The Administrative Law Judge also found that there was no evidence that corroborates Plaintiff's assertion that she continues to experience pain. He stated that there was no evidence that she is currently prescribed narcotic pain medication, no evidence to corroborate her testimony that a two-week work attempt in November 2007 caused significant pain, and that Plaintiff's ability to function was "presumed" to have improved as a result of her surgery. [AR, 13, 14] Each of these reasons also was insufficient for disbelieving Plaintiff.

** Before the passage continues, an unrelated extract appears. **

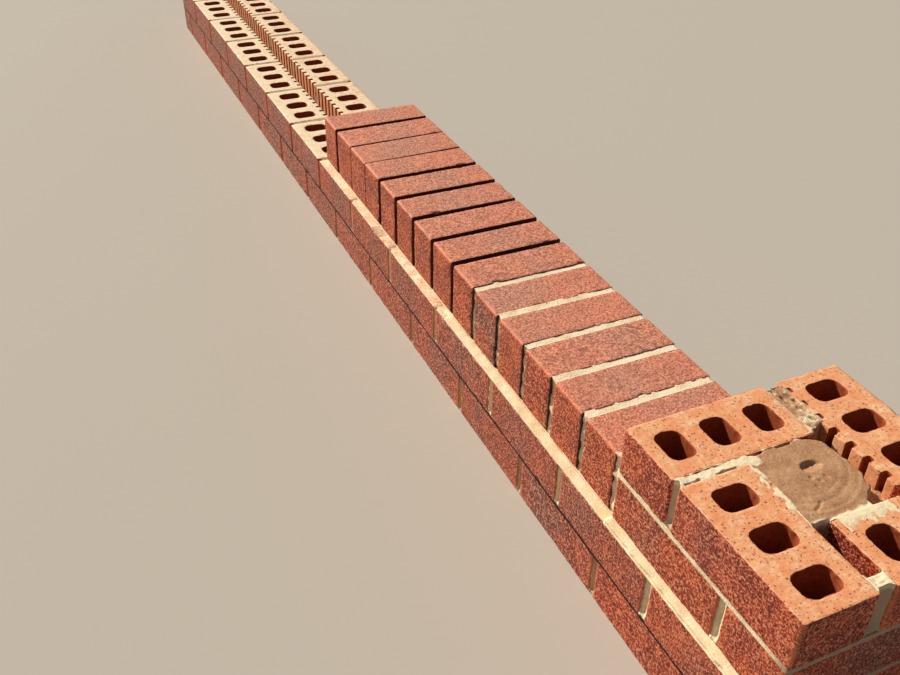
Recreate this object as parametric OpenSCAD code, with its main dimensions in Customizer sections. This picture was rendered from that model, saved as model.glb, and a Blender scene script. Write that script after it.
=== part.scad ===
// Low brick garden wall, part built: two half-brick leaves with a cavity between them,
// a brick-on-edge coping over the near half, the far half still open, and a brick-and-a-half
// square pier at the near end with its top course of perforated bricks showing.
// X runs along the wall towards the pier, Y from the street face to the garden face, Z up.

/* [Brick] */
// Length of a brick
brick_l = 215; // [190:1:240]
// Width of a brick across its bed
brick_w = 102.5; // [90:0.5:115]
// Height of a brick
brick_h = 73; // [50:1:90]

/* [Perforations and keyed back] */
// Size of a perforation across the brick
slot_across = 51; // [35:1:60]
// Size of a perforation along the brick
slot_along = 37.5; // [25:0.5:40]
// Corner radius of a perforation
slot_r = 12; // [4:0.5:12]
// Distance between perforation centres
slot_pitch = 67.5; // [50:0.5:75]
// Number of perforations in a brick
slot_count = 3; // [1:1:3]
// Width of a key groove in the hidden face of a brick
groove_w = 9; // [4:0.5:14]
// Depth of a key groove
groove_d = 9; // [3:0.5:14]
// Distance between key grooves
groove_pitch = 29; // [24:0.5:31]
// Number of key grooves in a brick
groove_count = 7; // [1:1:7]

/* [Mortar] */
// Upright joint between bricks
joint = 10; // [6:0.5:14]
// Upright joint between the pier's bricks
pier_joint = 12; // [6:0.5:16]
// Bed joint between the pier's upper courses
pier_bed = 8; // [4:0.5:14]
// Thin dark bed between the two lowest courses
damp_bed = 3; // [2:0.5:10]
// Bed under the coping
coping_bed = 2; // [1:0.5:12]
// How far mortar is struck back from a face
recess = 3; // [0.5:0.5:8]

/* [Wall] */
// Whole bricks in the upper course of a leaf that stand open
open_bricks = 7; // [2:1:12]
// Whole bricks in the upper course of a leaf under the coping
coped_bricks = 6; // [5:1:8]
// Cavity between the two leaves
cavity = 35; // [24:1:60]

/* [Coping] */
// Joint between two coping bricks
coping_joint = 14.5; // [8:0.5:20]
// Joint on both sides of the third brick, which is laid tight
tight_joint = 6; // [3:0.5:12]
// Extra thickness of the second and third bricks
thick_extra = 9; // [0:0.5:12]
// Setback of the coping from the street face
coping_setback = 18; // [5:0.5:30]
// Number of near coping joints filled with mortar, the one at the pier included
filled_joints = 5; // [1:1:8]
// Number of near coping bricks with mortar left on the ledge in front of them
ledge_bricks = 6; // [1:1:12]
// Thickness of the mortar left on the ledge
ledge_t = 4; // [2:0.5:8]
// How far the joint mortar lies below the top of the coping
joint_drop = 3; // [1:0.5:20]
// Joint between the last coping brick and the pier
end_joint = 18; // [8:0.5:24]

/* [Pier] */
// Setback of the pier's upper courses from the street face
pier_setback = 12; // [2:0.5:14]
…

The last of these statements is most curious. One may hope for functional improvement as a result of surgery, but there are plenty of surgeries which do not generate the anticipated improvement. The fact of surgery, even medically successful surgery, therefore cannot create a presumption, or legally accepted evidence, that functional improvement in fact occurred. Having had surgery cannot provide a basis for disbelieving a Plaintiff who says that, despite having had surgery, she still suffers pain.
The other bases for disbelieving Plaintiff also are not strong. The Administrative Law Judge stated that there is no evidence that Plaintiff currently is prescribed narcotic medication. This is not so clear. Thus, when discharged after her surgery, she was "given adequate pain medication" [AR 214] and there are some reports from which it might be inferred that she was prescribed pain medication [ e.g., AR 146]. Certainly at earlier times she was prescribed narcotic medication. [AR 233] The evidence on this point therefore simply is not strong enough to engender disbelief in Plaintiff's testimony.

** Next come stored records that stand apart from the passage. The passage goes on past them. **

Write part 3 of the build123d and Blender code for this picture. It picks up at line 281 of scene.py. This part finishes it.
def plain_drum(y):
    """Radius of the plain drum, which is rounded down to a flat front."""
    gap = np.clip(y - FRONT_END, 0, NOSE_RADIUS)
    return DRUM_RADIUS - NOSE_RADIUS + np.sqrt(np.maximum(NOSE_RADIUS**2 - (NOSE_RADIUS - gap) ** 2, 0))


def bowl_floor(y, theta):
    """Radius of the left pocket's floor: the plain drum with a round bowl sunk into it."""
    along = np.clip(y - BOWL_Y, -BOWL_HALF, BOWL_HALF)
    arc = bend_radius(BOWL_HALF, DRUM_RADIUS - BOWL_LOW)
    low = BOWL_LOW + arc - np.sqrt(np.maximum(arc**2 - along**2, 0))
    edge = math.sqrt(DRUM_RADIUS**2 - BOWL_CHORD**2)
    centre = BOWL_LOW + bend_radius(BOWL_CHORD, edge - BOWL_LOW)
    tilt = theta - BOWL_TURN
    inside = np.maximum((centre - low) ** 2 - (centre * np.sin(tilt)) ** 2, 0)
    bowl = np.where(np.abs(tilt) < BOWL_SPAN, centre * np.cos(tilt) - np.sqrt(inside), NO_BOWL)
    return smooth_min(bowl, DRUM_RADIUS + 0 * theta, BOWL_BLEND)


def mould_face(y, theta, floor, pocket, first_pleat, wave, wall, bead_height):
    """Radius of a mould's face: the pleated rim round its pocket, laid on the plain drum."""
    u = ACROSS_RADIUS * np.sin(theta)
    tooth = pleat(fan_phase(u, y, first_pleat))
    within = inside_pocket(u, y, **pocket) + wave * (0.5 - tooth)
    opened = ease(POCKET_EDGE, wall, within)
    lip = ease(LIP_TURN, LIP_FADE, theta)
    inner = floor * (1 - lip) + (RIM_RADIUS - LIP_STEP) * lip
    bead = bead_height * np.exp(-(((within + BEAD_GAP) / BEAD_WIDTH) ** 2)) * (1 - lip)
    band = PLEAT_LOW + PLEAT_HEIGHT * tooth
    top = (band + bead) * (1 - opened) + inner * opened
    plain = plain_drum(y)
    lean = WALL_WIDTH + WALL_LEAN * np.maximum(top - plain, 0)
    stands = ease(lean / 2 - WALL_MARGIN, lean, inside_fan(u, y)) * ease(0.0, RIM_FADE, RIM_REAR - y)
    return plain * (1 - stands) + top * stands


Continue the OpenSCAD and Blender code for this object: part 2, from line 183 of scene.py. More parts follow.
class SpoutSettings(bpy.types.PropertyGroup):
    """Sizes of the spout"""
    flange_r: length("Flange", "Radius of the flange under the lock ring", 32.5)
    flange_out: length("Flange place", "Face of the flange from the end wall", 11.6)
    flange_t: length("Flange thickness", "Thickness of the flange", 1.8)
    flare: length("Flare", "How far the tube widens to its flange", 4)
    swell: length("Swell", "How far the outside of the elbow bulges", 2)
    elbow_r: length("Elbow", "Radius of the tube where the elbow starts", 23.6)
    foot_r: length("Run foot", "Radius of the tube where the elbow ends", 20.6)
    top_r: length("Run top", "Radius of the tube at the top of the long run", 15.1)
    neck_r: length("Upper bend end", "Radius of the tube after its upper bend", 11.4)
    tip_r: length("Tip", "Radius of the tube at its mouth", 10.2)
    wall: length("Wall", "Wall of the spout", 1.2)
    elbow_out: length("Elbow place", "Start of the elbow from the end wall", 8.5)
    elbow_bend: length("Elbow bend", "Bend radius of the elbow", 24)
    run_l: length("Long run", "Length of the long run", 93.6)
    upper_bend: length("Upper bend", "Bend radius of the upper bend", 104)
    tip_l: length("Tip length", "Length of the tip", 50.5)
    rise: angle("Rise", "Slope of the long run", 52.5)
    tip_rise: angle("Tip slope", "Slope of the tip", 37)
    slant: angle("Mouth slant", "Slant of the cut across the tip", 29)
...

Nor is it a sufficient reason to state that there is no corroboration of Plaintiff's testimony that she could not endure a return to work in November 2007 because of pain. Generally, a claimant would not need to provide corroboration for her testimony, and there was no challenge to her testimony at the hearing to suggest it was needed here. To say that the absence of corroboration impeaches the testimony is the same as saying that the testimony simply was not believed. But the question is why was it not believed, and that cannot be established simply by saying that no one else said the same thing. The Administrative Law Judge did not identify any evidence that was contrary to Plaintiff's testimony, such that the testimony could have been called into question. In context, then, the reason the Administrative Law Judge did not believe Plaintiff was simply that he did not believe her. That is not enough.
These errors in connection with Plaintiff's testimony as to her pain require a remand. In light of that fact, the Court need not address the argument concerning the vocational expert. On remand, the Administrative Law Judge also will have the opportunity to review records which were submitted after the deadline imposed at the last hearing.